§ **RECORDED DATA**:

--- BEGIN ---

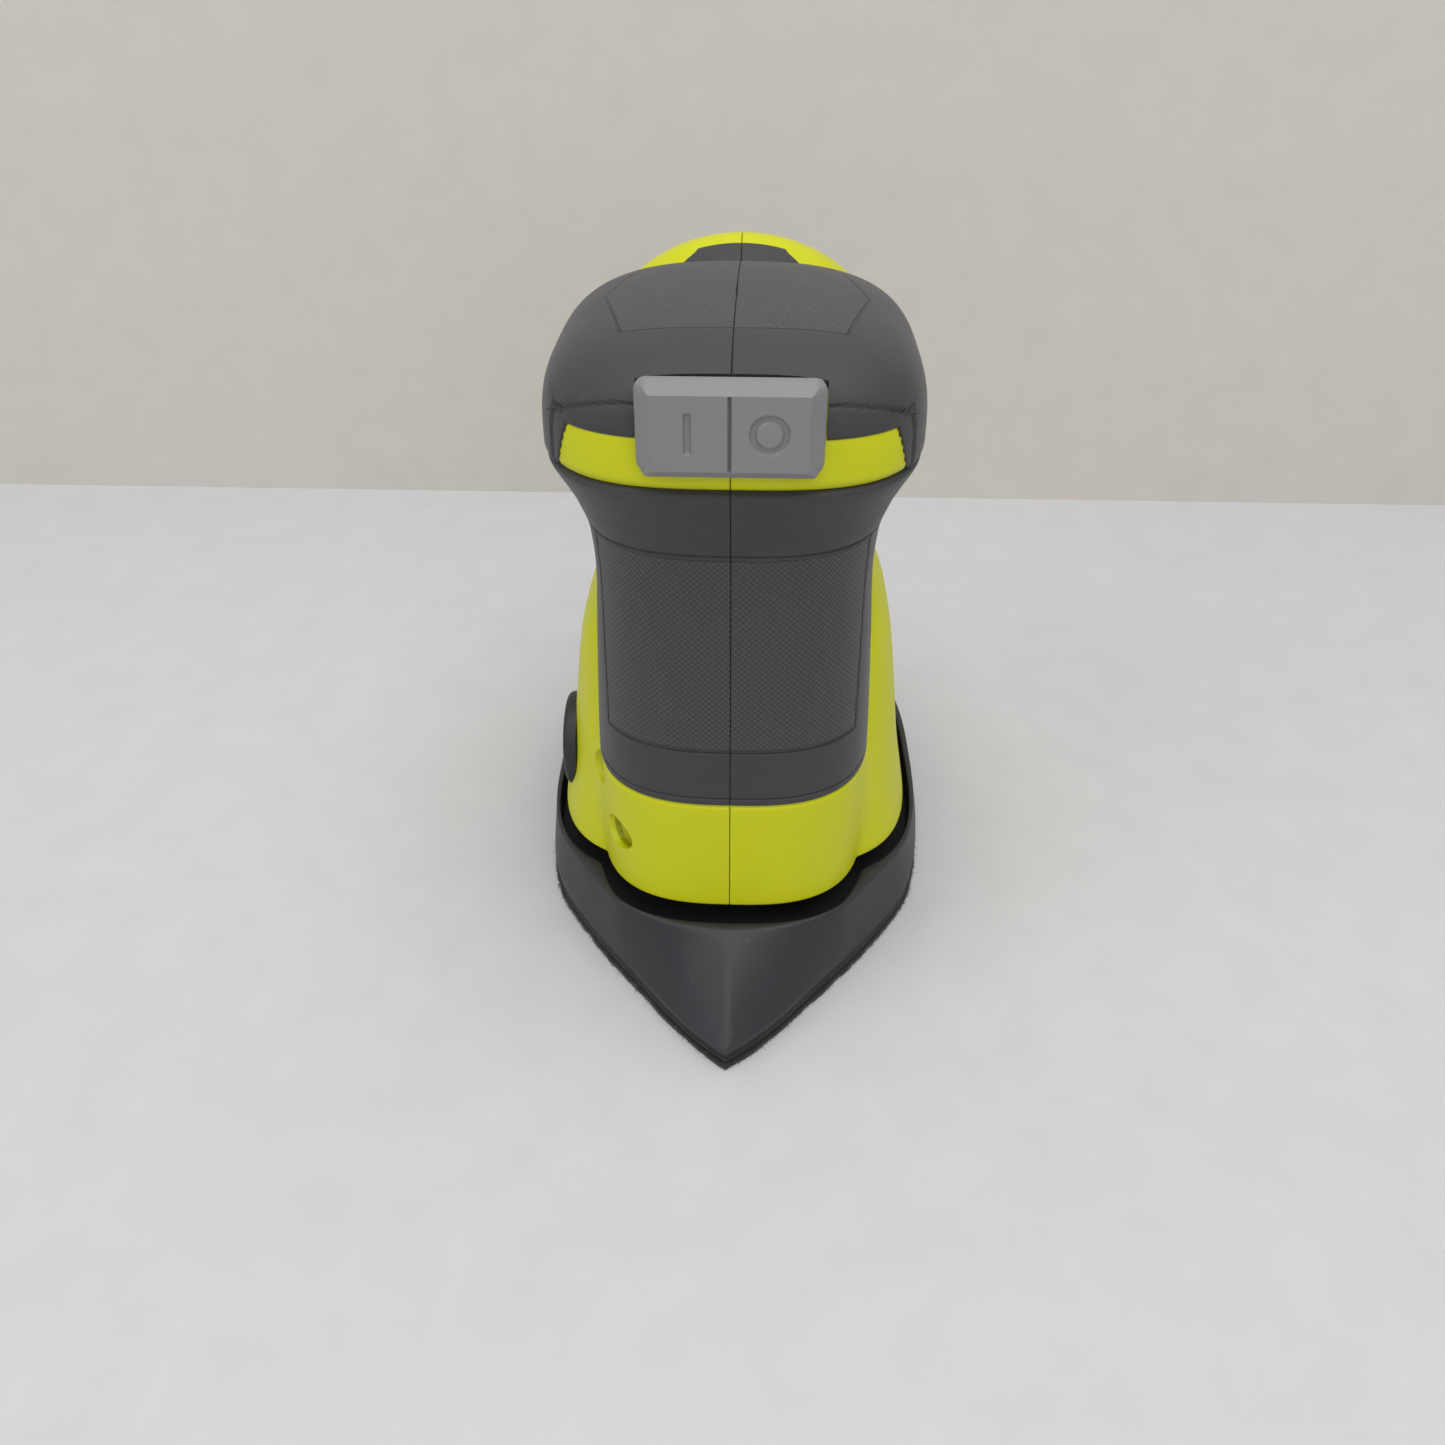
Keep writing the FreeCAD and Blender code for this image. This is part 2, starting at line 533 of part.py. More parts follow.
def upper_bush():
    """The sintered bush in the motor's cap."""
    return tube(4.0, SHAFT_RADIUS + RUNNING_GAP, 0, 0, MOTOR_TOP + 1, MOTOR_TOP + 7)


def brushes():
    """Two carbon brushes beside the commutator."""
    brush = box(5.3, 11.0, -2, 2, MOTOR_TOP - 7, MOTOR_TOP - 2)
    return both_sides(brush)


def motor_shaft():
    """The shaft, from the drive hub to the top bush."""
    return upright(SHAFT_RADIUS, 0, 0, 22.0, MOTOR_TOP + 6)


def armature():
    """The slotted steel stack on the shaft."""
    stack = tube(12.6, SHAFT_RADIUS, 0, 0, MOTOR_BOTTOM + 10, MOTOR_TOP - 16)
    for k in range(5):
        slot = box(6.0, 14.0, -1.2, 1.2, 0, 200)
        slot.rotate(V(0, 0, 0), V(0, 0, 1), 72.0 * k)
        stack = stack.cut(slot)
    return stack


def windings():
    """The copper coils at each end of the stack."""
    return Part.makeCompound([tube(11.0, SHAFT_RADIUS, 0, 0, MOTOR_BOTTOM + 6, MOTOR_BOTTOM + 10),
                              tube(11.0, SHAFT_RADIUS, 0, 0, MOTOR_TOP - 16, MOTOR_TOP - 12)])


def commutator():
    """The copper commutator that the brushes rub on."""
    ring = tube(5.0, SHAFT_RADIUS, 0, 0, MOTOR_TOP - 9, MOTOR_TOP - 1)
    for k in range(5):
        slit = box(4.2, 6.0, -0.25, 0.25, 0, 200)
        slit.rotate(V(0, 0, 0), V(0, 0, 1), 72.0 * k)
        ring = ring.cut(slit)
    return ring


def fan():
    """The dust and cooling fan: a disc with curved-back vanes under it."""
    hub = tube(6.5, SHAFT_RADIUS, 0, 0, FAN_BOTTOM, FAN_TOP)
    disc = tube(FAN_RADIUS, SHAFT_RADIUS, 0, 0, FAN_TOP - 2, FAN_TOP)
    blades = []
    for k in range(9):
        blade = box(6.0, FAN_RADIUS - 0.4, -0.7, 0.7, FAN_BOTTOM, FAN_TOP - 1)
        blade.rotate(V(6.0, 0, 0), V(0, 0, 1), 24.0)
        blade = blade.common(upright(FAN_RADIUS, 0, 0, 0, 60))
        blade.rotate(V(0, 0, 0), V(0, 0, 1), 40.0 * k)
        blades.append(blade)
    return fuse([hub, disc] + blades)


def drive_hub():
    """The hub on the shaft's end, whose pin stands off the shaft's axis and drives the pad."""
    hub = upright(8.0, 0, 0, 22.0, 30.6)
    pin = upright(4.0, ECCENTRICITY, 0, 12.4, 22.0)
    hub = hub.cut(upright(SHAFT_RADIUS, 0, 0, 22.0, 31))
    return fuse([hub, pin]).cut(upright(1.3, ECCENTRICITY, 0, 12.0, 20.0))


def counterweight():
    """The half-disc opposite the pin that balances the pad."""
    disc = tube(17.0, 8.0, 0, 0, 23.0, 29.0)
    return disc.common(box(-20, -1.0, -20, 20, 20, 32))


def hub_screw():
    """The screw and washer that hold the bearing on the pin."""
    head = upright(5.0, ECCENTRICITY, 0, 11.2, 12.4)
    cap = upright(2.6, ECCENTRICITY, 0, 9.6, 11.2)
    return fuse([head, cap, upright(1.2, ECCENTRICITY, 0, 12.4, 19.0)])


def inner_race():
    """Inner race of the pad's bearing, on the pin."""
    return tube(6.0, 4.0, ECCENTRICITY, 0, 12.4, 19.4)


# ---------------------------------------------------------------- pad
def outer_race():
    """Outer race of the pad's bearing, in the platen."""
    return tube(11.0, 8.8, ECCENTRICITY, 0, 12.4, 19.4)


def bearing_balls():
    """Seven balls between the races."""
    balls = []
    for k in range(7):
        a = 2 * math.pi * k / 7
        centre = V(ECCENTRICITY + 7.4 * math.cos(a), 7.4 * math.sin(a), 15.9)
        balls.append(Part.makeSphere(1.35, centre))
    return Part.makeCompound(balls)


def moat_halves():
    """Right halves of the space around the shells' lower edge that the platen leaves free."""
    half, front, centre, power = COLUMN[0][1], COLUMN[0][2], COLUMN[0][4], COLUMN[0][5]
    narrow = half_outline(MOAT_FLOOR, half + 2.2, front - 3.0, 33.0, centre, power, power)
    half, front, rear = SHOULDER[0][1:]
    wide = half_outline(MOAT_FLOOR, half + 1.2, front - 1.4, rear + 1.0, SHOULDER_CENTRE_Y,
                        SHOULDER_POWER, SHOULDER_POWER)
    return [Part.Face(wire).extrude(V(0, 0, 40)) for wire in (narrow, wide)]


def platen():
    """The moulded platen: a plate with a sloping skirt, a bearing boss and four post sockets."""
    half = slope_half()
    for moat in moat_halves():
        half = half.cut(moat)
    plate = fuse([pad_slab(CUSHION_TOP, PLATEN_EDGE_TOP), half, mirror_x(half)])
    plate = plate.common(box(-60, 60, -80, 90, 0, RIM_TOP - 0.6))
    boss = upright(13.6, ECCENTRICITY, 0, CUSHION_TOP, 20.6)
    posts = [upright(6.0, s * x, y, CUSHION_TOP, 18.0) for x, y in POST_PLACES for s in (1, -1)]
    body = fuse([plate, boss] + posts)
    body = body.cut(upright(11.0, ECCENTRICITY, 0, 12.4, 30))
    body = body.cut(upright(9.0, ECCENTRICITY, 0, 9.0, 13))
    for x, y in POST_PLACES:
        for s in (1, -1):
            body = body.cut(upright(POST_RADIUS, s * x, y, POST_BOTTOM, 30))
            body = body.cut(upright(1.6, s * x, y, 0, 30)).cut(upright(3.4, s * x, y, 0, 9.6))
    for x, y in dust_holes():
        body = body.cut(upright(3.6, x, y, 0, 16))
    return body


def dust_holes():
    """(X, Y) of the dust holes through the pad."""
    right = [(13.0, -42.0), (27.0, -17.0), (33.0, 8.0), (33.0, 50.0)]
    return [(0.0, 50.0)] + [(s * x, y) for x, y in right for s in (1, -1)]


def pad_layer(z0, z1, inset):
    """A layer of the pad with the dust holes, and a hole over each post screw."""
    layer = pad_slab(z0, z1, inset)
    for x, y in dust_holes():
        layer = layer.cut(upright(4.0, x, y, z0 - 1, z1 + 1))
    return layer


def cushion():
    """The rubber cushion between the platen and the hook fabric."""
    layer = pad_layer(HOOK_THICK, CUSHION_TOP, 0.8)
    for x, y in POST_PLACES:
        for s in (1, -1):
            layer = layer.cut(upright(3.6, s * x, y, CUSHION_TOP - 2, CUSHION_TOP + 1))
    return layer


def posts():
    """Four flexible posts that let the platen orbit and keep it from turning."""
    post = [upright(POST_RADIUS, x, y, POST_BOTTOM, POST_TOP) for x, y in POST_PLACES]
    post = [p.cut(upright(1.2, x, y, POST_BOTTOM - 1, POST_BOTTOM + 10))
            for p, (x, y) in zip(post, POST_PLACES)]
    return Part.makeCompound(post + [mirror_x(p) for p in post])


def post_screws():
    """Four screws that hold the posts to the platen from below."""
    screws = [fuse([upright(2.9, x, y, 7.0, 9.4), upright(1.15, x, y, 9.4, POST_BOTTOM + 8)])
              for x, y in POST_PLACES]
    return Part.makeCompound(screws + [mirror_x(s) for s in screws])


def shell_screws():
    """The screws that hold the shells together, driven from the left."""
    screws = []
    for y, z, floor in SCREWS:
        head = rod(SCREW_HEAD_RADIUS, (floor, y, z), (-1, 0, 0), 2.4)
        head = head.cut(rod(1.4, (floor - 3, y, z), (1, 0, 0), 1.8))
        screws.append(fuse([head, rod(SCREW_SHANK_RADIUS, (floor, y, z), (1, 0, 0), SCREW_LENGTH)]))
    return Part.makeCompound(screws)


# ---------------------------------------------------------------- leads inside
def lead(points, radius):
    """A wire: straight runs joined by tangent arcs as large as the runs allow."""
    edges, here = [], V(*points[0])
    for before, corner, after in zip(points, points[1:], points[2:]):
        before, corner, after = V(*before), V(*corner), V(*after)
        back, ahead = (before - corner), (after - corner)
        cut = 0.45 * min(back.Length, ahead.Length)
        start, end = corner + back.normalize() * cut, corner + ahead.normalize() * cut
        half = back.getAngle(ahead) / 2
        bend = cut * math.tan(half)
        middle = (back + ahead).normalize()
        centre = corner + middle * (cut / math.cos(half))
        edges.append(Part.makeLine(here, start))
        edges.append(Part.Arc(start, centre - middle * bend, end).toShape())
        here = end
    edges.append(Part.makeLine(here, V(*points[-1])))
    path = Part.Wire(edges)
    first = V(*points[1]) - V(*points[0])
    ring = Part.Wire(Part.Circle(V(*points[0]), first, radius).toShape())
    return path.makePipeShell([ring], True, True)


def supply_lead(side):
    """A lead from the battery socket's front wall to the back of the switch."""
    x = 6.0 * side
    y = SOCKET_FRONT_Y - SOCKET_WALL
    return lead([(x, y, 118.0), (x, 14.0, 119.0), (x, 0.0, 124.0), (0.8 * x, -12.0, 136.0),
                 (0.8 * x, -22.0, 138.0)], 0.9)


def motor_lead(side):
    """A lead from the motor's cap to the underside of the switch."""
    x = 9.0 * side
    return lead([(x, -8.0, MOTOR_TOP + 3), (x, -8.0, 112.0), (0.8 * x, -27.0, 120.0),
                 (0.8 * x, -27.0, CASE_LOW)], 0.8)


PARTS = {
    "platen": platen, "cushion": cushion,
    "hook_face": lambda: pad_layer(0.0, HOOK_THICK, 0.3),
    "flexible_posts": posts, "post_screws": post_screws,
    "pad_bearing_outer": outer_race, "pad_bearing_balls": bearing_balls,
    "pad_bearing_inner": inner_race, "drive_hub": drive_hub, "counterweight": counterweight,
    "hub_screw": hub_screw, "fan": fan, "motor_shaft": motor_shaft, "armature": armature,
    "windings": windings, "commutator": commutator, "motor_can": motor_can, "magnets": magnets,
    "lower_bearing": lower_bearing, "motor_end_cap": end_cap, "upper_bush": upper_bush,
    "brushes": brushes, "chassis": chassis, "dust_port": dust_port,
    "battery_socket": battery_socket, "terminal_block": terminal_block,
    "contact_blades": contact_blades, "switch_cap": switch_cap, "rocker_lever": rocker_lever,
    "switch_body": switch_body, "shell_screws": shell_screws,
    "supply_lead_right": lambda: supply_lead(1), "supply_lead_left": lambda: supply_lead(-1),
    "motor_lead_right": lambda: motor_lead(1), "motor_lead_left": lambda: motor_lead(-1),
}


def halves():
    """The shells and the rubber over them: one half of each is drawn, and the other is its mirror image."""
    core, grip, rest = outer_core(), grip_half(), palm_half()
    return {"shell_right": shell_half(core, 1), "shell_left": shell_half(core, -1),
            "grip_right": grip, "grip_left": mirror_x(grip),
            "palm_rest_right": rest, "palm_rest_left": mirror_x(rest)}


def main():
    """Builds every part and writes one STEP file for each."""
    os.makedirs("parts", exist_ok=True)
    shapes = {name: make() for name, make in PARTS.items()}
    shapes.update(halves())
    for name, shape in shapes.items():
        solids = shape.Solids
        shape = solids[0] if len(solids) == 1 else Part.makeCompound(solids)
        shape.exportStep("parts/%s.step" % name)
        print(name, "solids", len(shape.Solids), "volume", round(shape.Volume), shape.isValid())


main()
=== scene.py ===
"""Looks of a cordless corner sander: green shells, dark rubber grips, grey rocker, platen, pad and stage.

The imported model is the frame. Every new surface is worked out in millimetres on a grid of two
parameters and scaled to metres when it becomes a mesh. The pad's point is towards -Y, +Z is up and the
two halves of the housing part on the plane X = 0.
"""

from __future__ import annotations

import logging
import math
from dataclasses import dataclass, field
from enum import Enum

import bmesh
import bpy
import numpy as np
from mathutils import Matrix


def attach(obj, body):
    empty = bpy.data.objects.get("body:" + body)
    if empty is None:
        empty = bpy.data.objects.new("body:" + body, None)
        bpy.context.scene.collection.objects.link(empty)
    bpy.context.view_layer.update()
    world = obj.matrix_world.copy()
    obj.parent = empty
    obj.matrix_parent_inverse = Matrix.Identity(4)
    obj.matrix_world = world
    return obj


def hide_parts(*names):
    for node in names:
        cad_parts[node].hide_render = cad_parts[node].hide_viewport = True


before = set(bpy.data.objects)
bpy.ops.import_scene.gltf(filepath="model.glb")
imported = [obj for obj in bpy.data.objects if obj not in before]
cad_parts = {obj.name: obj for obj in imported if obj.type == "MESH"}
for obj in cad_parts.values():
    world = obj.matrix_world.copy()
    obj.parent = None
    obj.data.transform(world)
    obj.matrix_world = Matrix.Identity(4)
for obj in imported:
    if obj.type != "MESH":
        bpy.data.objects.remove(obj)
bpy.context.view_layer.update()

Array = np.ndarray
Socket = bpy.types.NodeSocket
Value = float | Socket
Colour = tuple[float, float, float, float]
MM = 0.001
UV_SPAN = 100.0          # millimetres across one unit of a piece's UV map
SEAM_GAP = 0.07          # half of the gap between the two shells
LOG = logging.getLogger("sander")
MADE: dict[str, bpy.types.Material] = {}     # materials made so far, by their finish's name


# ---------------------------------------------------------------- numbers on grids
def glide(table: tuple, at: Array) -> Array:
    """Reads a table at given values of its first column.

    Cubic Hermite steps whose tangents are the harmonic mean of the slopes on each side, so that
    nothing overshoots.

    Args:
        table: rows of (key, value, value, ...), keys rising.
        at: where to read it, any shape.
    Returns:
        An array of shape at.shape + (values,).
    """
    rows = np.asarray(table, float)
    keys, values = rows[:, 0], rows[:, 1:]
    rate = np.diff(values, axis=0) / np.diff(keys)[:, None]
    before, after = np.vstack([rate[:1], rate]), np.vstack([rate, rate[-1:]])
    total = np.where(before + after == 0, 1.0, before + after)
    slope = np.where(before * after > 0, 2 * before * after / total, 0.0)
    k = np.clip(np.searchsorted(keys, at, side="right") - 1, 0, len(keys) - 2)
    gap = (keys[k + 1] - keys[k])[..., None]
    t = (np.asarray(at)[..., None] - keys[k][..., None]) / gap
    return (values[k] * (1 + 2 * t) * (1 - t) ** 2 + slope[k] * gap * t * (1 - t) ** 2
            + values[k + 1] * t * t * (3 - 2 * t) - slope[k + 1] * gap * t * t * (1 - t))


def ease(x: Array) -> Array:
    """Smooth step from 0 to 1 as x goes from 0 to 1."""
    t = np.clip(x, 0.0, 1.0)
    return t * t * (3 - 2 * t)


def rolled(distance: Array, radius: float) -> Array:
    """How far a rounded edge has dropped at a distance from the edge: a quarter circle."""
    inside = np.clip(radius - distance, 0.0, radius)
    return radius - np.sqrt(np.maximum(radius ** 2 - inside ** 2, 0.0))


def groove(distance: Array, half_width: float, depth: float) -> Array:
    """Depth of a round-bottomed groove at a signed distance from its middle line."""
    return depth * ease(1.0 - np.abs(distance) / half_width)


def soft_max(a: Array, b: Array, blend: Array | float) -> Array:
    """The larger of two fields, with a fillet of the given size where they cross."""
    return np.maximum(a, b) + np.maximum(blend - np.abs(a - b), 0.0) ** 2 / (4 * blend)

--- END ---

§ **WHAT THE TASK ASKS**:
Quote exactly the opening line of the material above and every line after it, up to and including the line that contains "return upright(SHAFT_RADIUS, 0, 0, 22.0, MOTOR_TOP".

§ **EXERCISE SOLUTION**:
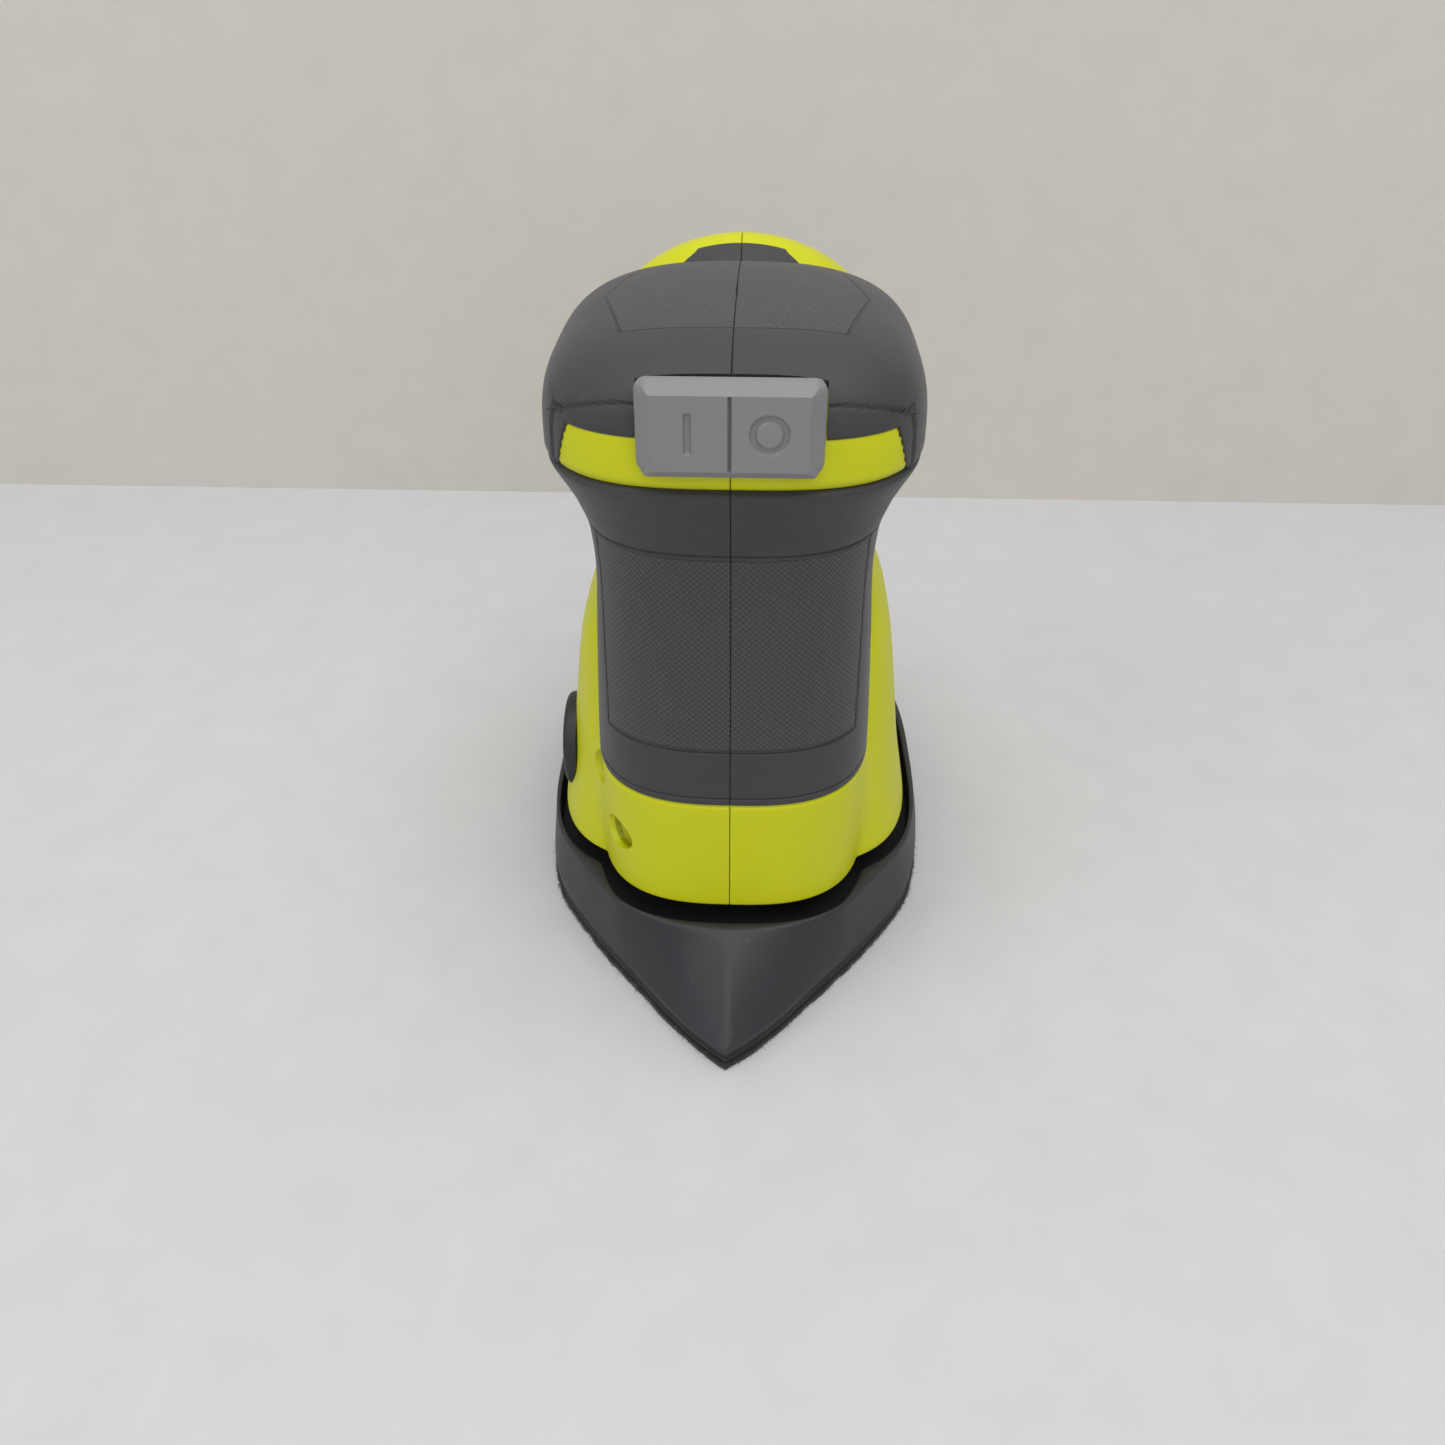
Keep writing the FreeCAD and Blender code for this image. This is part 2, starting at line 533 of part.py. More parts follow.
def upper_bush():
    """The sintered bush in the motor's cap."""
    return tube(4.0, SHAFT_RADIUS + RUNNING_GAP, 0, 0, MOTOR_TOP + 1, MOTOR_TOP + 7)


def brushes():
    """Two carbon brushes beside the commutator."""
    brush = box(5.3, 11.0, -2, 2, MOTOR_TOP - 7, MOTOR_TOP - 2)
    return both_sides(brush)


def motor_shaft():
    """The shaft, from the drive hub to the top bush."""
    return upright(SHAFT_RADIUS, 0, 0, 22.0, MOTOR_TOP + 6)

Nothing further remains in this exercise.